1. If the client has an extra $15K in their checking account, could they issue a personal check for $15K plus the $135K XYZ check and deposit both checks into their Fidelity IRA (within 60 days of the $150K distribution) … or would the two physical checks count as two rollover deposits into the IRA, making the one of the two deposits invalid as a rollover deposit?
2. If the client first deposits the $135K check into their checking account and then writes a single check for $150K for deposit in the Fidelity IRA, is this better and would this count as one rollover instead of two?
3. Does the fact that the client also took a $20K taxable distribution from their Fidelity IRA 40 days ago change anything … i.e. we would be making a rollover deposit into the same Fidelity IRA that recently had money distributed from it (i.e. taxable distribution from Fidelity IRA, taxable distribution from XYZ IRA, and rollover deposit into the same Fidelity IRA all within 60 days start-to-finish.)

Thank you for your answers and any other strategies (financial institution error?) you might be able to come up with.



  1. Replacement of the withheld amount to complete the rollover is permitted. The distribution of the check and withholding is considered to be just a single distribution, so as long as the client has not already used up the one rollover per 12 month period with an unrelated rollover, the complete rollover of 150k can be completed.
  2. Either way. A separate check is also OK because the distribution determines the number of rollovers so the re deposit could be done with several different checks. Nonetheless to avoid any custodian misunderstanding, doing as you proposed is the better option.
  3. Not a problem as long as the 20k distribution was not rolled over.
  4. The only way XYZ will rescind the transaction is if they were 100% negligent in processing the client’s request. It’s not worth the effort unless client is confident that a direct transfer was clearly offered. If redone, it even may cause a similar issue with the Fidelity IRA depending on what Fidelity reports. The only benefit would be to preserve the one rollover for the future, but if the rollover is completed per 1) above, client must be sure not to do another rollover from the Fidelity IRA for 12 months.

Thanks and a question about #4.  The client is confident a direct transfer is what was instructed, not a taxable distribution.  However, I don’t understand the potential issue with the Fidelity IRA if the XYZ distribution is reversed, because the previous XYZ transactions would be voided and a new direct trustee-trustee transfer to Fidelity would occur like it should have in the first place. ?????Thanks again! 

It depends on how XYZ would re do the transaction and how long they spend resisting and researching the procedures. There are several different approaches they could take, but the withholding complicates things. With respect to Fidelity, there is also the question of how they show whatever solution is used on their IRS reporting, since Fidelity has to be in sync with the 1099R issued by XYZ. There are alot of balls in the air, so it would be nice if everyone understands how XYZ proposes to proceed before they mess things up even worse than they did before.

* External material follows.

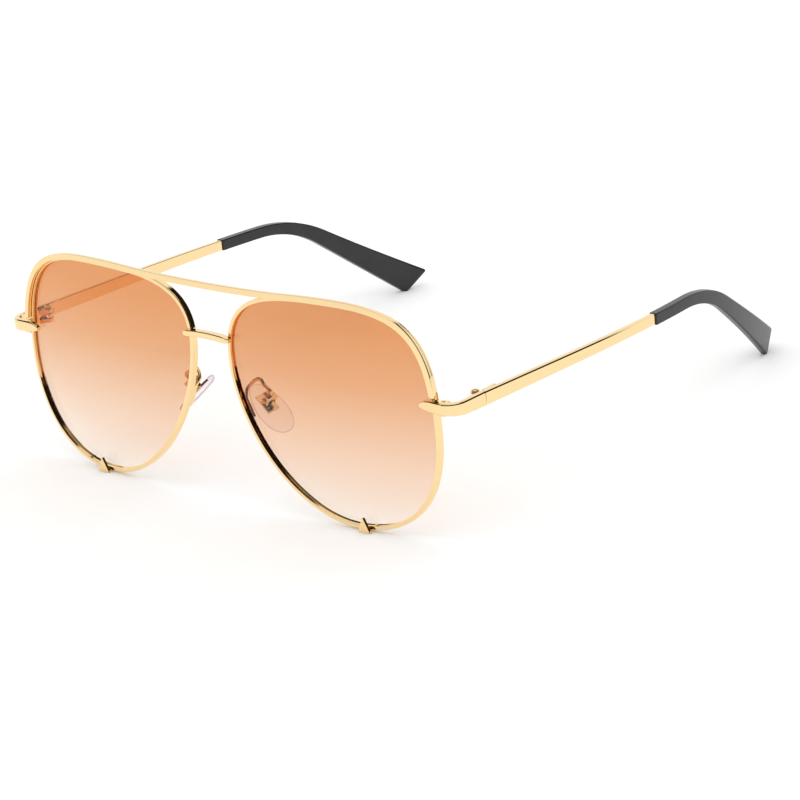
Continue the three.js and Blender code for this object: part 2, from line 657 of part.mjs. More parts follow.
// ---------------------------------------------------------------- rim foot
function rimFootGeometry() {
  const footX = LENS_X + BOTTOM_POINT_X + FOOT_FROM_BOTTOM;
  const [left, right] = [footX - FOOT_WIDTH / 2, footX + FOOT_WIDTH / 2];
  const foremost = (out) => range(left, right, 4).map((x) => rimPoint(lowerHalf, 'x', x, out).y);
  const rimFront = Math.min(...foremost(0), ...foremost(RIM_WIDTH)) - SOLDER_GAP;
  const spike = new THREE.Shape([
    new THREE.Vector2(-FOOT_WIDTH / 2, 0), new THREE.Vector2(FOOT_WIDTH / 2, 0),
    new THREE.Vector2(FOOT_POINT_WIDTH / 2, FOOT_POINT_Z),
    new THREE.Vector2(-FOOT_POINT_WIDTH / 2, FOOT_POINT_Z),
  ]);
  const standing = new THREE.ExtrudeGeometry(spike, { depth: FOOT_PLATE, bevelEnabled: false })
    .rotateX(Math.PI / 2).translate(footX, rimFront, 0);
  const reach = FOOT_PLATE + FOOT_REACH;
  const under = block(FOOT_WIDTH * FOOT_SOLE, reach, FOOT_THICKNESS,
    footX, rimFront - FOOT_PLATE + reach / 2, FOOT_THICKNESS / 2);
  return fromSolid(solid(standing).add(solid(under)));
}

// ---------------------------------------------------------------- nose pad pieces
// In the pad's own frame: origin on the rocking screw, screw along Y, contact face towards -X,
// pad top towards +Z
const rimBesidePad = rimPoint(innerHalf, 'z', PAD_AXIS_Z, 0);
const padAxis = rimBesidePad.add(new THREE.Vector3(...PAD_FROM_RIM, 0));
const boxHalfWidth = LUG_WIDTH / 2 + BOX_CLEARANCE + BOX_WALL;
const boxBase = LUG_REACH + BOX_DEPTH_CLEARANCE;

function padGeometry() {
  const half = PAD_LENGTH / 2;
  const profile = [[0, 0], [0.8, 0], [0.97, 0.18], [1, 0.5], [0.9, 0.8], [0.6, 1], [0, 1]];
  const disc = new THREE.LatheGeometry(
    profile.map(([r, h]) => new THREE.Vector2(r * half, h * PAD_THICKNESS)), 36);
  const position = disc.getAttribute('position');
  for (let i = 0; i < position.count; i += 1) {
    const along = position.getX(i);
    const width = (PAD_WIDTH / PAD_LENGTH) * (1 + PAD_TAPER * (along / half));
    position.setX(i, along);
    position.setZ(i, position.getZ(i) * width);
  }
  // lie the disc so that its thickness runs to -X, its length along -Z and its width along Y
  disc.applyMatrix4(new THREE.Matrix4().makeBasis(
    new THREE.Vector3(0, 0, -1), new THREE.Vector3(-1, 0, 0), new THREE.Vector3(0, 1, 0)));
  disc.translate(-PAD_BACK, 0, -PAD_BELOW_AXIS);
  const insertSize = [2 * INSERT_THICKNESS, INSERT_WIDTH, INSERT_LENGTH];
  const pocket = block(...insertSize.map((size) => size + 2 * INSERT_CLEARANCE), -PAD_BACK, 0, 0);
  return fromSolid(solid(disc).subtract(solid(pocket)));
}

function padInsertGeometry() {
  const base = block(INSERT_THICKNESS, INSERT_WIDTH, INSERT_LENGTH, -PAD_BACK - INSERT_THICKNESS / 2, 0, 0);
  const lugLength = PAD_BACK + LUG_REACH + INSERT_THICKNESS / 2;
  const lug = block(lugLength, LUG_WIDTH, LUG_LENGTH, LUG_REACH - lugLength / 2, 0, 0);
  const bore = bar(PAD_SCREW_RADIUS + PIN_CLEARANCE, -LUG_WIDTH, LUG_WIDTH).rotateX(Math.PI / 2);
  return fromSolid(solid(base).add(solid(lug)).subtract(solid(bore)));
}

function padBoxGeometry() {
  const length = BOX_RIM + boxBase + BOX_WALL;
  const outer = block(length, 2 * boxHalfWidth, BOX_LENGTH, length / 2 - BOX_RIM, 0, 0);
  const inner = block(2 * (BOX_RIM + boxBase), LUG_WIDTH + 2 * BOX_CLEARANCE, BOX_LENGTH * 2,
    boxBase - (BOX_RIM + boxBase), 0, 0);
  const bore = bar(PAD_SCREW_RADIUS + PIN_CLEARANCE, -2 * boxHalfWidth, 2 * boxHalfWidth);
  bore.rotateX(Math.PI / 2);
  return fromSolid(solid(outer).subtract(solid(inner)).subtract(solid(bore)));
}

function padArmGeometry(padFrame) {
  const fromPad = (x, y, z) => new THREE.Vector3(x, y, z).applyMatrix4(padFrame.matrixWorld);
  const seat = boxBase + BOX_WALL + SOLDER_GAP;
  const seatBack = RIM_DEPTH + WIRE_FROM_RIM + WIRE_RADIUS;
  const onRim = (height) => toWorld(beside(spotAt(height - LENS_Z, innerHalf), RIM_WIDTH / 2, seatBack));
  const seatTop = onRim(PAD_AXIS_Z + WIRE_SEAT);
  const route = new THREE.CatmullRomCurve3([
    onRim(PAD_AXIS_Z - WIRE_SEAT), onRim(PAD_AXIS_Z), seatTop,
    seatTop.clone().add(WIRE_OFF_RIM), padAxis.clone().add(WIRE_PEAK), padAxis.clone().add(WIRE_DESCENT),
    fromPad(seat + WIRE_END, 0, WIRE_RADIUS), fromPad(seat + WIRE_RADIUS, 0, 0), fromPad(seat, 0, 0),
  ], false, 'centripetal');
  const wire = new THREE.Shape().absarc(0, 0, WIRE_RADIUS, 0, Math.PI * 2);
  return tidy(new THREE.ExtrudeGeometry(wire, {
    steps: WIRE_STEPS, curveSegments: 5, bevelEnabled: false, extrudePath: route,
  }));
}

// ---------------------------------------------------------------- assembly
function piece(name, geometry, material, parent, position = [0, 0, 0]) {
  const mesh = new THREE.Mesh(tidy(geometry), material);
  mesh.name = name;
  mesh.position.set(...position);
  parent.add(mesh);
  return mesh;
}

function leftSide() {
  const side = new THREE.Group();
  side.add(front);
  piece('left_rim', rimGeometry(), gold, front);
  piece('left_lens', lensGeometry(), tint, front);
  piece('left_rim_foot', rimFootGeometry(), gold, side);
  piece('left_end_piece', endPieceGeometry(), gold, side);
  piece('left_rim_lock_upper', lockBlockGeometry(1), gold, side);
  piece('left_rim_lock_lower', lockBlockGeometry(-1), gold, side);
  const lockFloor = END_Z - RIM_SPLIT / 2 - LOCK_HEIGHT;
  const lockHead = LOCK_SCREW_RADIUS * SMALL_HEAD;
  const lockScrew = screw(LOCK_SCREW_RADIUS, lockHead, LOCK_HEAD_HEIGHT, 2 * LOCK_HEIGHT);
  piece('left_rim_lock_screw', lockScrew.rotateX(Math.PI), steel, side,
    [lockX + LOCK_WIDTH / 2, lockY + LOCK_DEPTH / 2, lockFloor - SOLDER_GAP]);

  const pin = new THREE.Group();
  pin.position.set(PIN_X, HINGE_Y, END_Z);
  side.add(pin);
  piece('left_hinge_front', hingeHalfGeometry(-1, [0, 2]), gold, pin);
  piece('left_hinge_temple', hingeHalfGeometry(1, [1]), gold, pin);
  const hingeScrew = screw(PIN_RADIUS, SCREW_HEAD_RADIUS, SCREW_HEAD_HEIGHT, stackHeight);
  piece('left_hinge_screw', hingeScrew, steel, pin, [0, 0, stackLow + stackHeight + SOLDER_GAP]);
  piece('left_temple', templeGeometry(), gold, side);
  piece('left_temple_tip', tipGeometry(), acetate, side);

  const pad = new THREE.Group();
  pad.position.copy(padAxis);
  pad.rotation.set(PAD_ROLL, -PAD_SPLAY, -PAD_TURN, 'ZYX');
  side.add(pad);
  side.updateMatrixWorld(true);
  piece('left_pad_arm', padArmGeometry(pad), gold, side);
  piece('left_pad_box', padBoxGeometry(), gold, pad);
  piece('left_pad_insert', padInsertGeometry(), gold, pad);
  piece('left_nose_pad', padGeometry(), silicone, pad);
  const padHead = PAD_SCREW_RADIUS * SMALL_HEAD;
  const padScrew = screw(PAD_SCREW_RADIUS, padHead, PAD_HEAD_HEIGHT, 2 * boxHalfWidth);
  piece('left_pad_screw', padScrew.rotateX(Math.PI / 2), steel, pad, [0, -boxHalfWidth - SOLDER_GAP, 0]);
  return side;
}

// The other side is the same tree reflected in the middle plane
function reflected(node) {
  const copy = node.isMesh ? new THREE.Mesh(node.geometry.clone(), node.material) : new THREE.Group();
  if (node.isMesh) flip(copy.geometry.scale(-1, 1, 1));
  copy.name = node.name.replace('left_', 'right_');
  copy.position.copy(node.position).multiply(new THREE.Vector3(-1, 1, 1));
  const { x, y, z, w } = node.quaternion;
  copy.quaternion.set(x, -y, -z, w);
  for (const child of node.children) copy.add(reflected(child));
  return copy;
}

const sunglasses = new THREE.Group();
const left = leftSide();
sunglasses.add(left, reflected(left));
piece('brow_bar', browBarGeometry(), gold, sunglasses);
piece('bridge', bridgeGeometry(), gold, sunglasses);

// The origin is the middle of the footprint on the table
const reachBox = new THREE.Box3().setFromObject(sunglasses, true);
sunglasses.position.y = -(reachBox.min.y + reachBox.max.y) / 2;

export default sunglasses;
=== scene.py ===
# %% [markdown]
# # Aviator sunglasses
# Two flat-wire rims hold tinted lenses under one brow bar. A lower bridge joins them at the nose,
# two temples fold behind them, and clear pads rock on bent wire arms. The CAD frame already has
# every part at its real size, with the bodies that move. It could be rendered as it is, but its
# edges are sharp and its curves are coarse. So each visible part is modelled again on the same
# measurements, finer and with softened edges, and then stands for its CAD node.

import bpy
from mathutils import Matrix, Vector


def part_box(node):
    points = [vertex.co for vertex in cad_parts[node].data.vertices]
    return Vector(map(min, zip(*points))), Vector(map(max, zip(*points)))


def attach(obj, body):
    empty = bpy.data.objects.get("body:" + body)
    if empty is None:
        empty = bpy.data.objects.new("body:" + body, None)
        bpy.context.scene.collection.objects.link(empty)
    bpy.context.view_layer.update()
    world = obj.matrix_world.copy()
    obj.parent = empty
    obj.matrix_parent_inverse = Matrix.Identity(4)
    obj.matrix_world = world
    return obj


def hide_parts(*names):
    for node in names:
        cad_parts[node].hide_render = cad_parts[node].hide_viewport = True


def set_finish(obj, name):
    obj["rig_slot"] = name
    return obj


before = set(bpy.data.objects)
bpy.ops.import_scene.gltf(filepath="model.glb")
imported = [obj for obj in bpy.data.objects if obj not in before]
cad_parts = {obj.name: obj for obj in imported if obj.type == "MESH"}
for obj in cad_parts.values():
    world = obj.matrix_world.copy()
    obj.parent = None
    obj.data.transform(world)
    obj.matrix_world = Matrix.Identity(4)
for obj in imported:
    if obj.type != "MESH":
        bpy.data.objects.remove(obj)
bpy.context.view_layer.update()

# %% [markdown]
# ## Measurements
# An optician works in millimetres and Blender in metres, so lengths are written as so many MM.
# The parts are drawn about the middle of the lens front, with X to the wearer's left, Y back
# towards the ears and Z up from the table. The frame's own origin lies further back, so a
# finished part is moved there at the end. The hinge screw, whose distance behind the lenses is
# known, tells how far.

# %% Units and landmarks
import math

import bmesh
import bpy
import numpy as np
from mathutils import Matrix, Vector
from mathutils.geometry import interpolate_bezier

MM = 0.001
deg = math.radians

SOLDER_GAP = 0.05 * MM      # between parts that are soldered together
HINGE_Y = 14.5 * MM         # hinge screw behind the middle of the front
END_Z = 34.25 * MM          # middle of the end-pieces above the table

screw_low, screw_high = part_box("left_hinge_screw")
TO_FRAME = Matrix.Translation((0, (screw_low.y + screw_high.y) / 2 - HINGE_Y, 0))
print("The drawing's origin lies at", [round(1000 * part, 2) for part in TO_FRAME.translation])

# %% [markdown]
# ## Working by hand, in code
# Most parts of a pair of glasses are wire or strip: one small section that runs along a path.
# They could be curves with a bevel, but a curve keeps one section all the way, and here the
# sections grow, lean and come to a point. So a part starts as a flat circle whose corners are
# set on its first section. Its face is then extruded again and again, and each time the new
# corners are moved to the next section. The helpers below do that, round off the corners of a
# section, and finish a part with modifiers.

# %% Helpers for modelling
def only(piece):
    """Selects one object and nothing else."""
    bpy.ops.object.select_all(action="DESELECT")
    piece.select_set(True)
    bpy.context.view_layer.objects.active = piece


def apply(piece, kind, **settings):
    """Adds a modifier, sets it up and applies it."""
    only(piece)
    modifier = piece.modifiers.new(kind.title(), kind)
    for name, value in settings.items():
        setattr(modifier, name, value)
    bpy.ops.object.modifier_apply(modifier=modifier.name)


def face_outwards(piece):
    only(piece)
    bpy.ops.object.mode_set(mode="EDIT")
    bpy.ops.mesh.select_all(action="SELECT")
    bpy.ops.mesh.normals_make_consistent(inside=False)
    bpy.ops.object.mode_set(mode="OBJECT")


def smooth(piece, angle=40):
    """Round stretches shade smoothly, and flat faces stay flat up to their soft edges."""
    only(piece)
    bpy.ops.object.shade_smooth_by_angle(angle=deg(angle))
    apply(piece, "WEIGHTED_NORMAL", keep_sharp=True)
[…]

Thanks and one more question if you don’t’mind.  We won’t know until next week what if anything XYZ is willing to do, but if they don’t back out the entire transaction, but simply reclaim the withholding tax and then issue another taxable distribution for the withholding tax (i.e. as if it had been a 100% taxable distribution, but coming as two checks, the current one for the 90% and a new one for the 10%), and if the client deposits the two checks in their bank account and then writes a single one to the Fidelity IRA for the entire amount, would this count as two rollovers in the 12 month period?  (Because TWO distribution checks were issued, even though a single personal check for the entire amount would be deposited at Fidelity, would this count as one rollover or two?)I’m just trying to have a response ahead of time if they only want to just re-issue the withholding check as a taxable distribution and whether this would violate the once in 12 months rule.   Thank you again very much for your thoughts.

  • If they could reclaim the withholding, which I doubt, they could simply do a direct transfer of the 15k to Fidelity, but the one permitted rollover would be used up.
  • If the earlier transaction was rescinded, and two new checks issued. it would be OK as long as both were dated on the same day. That would avoid the “later distribution” mentioned in the one rollover rule. Client could deposit in Fidelity as one check or multiple checks within 60 days and not break the rule as they would be a rollover of the same distribution. However, to avoid any confusion on how Fidelity might interpret the rule, best to consolidate into one check to complete the rollover.
  • Part of the problem is that many institutions do not wish to coordinate with another institution in resolving something like this. But it is best that the 5498 from Fidelity match the 1099R from XYZ OR if redone as a non reportable transfer, there should be no 1099R and no 5498 to avoid IRS mismatch issues.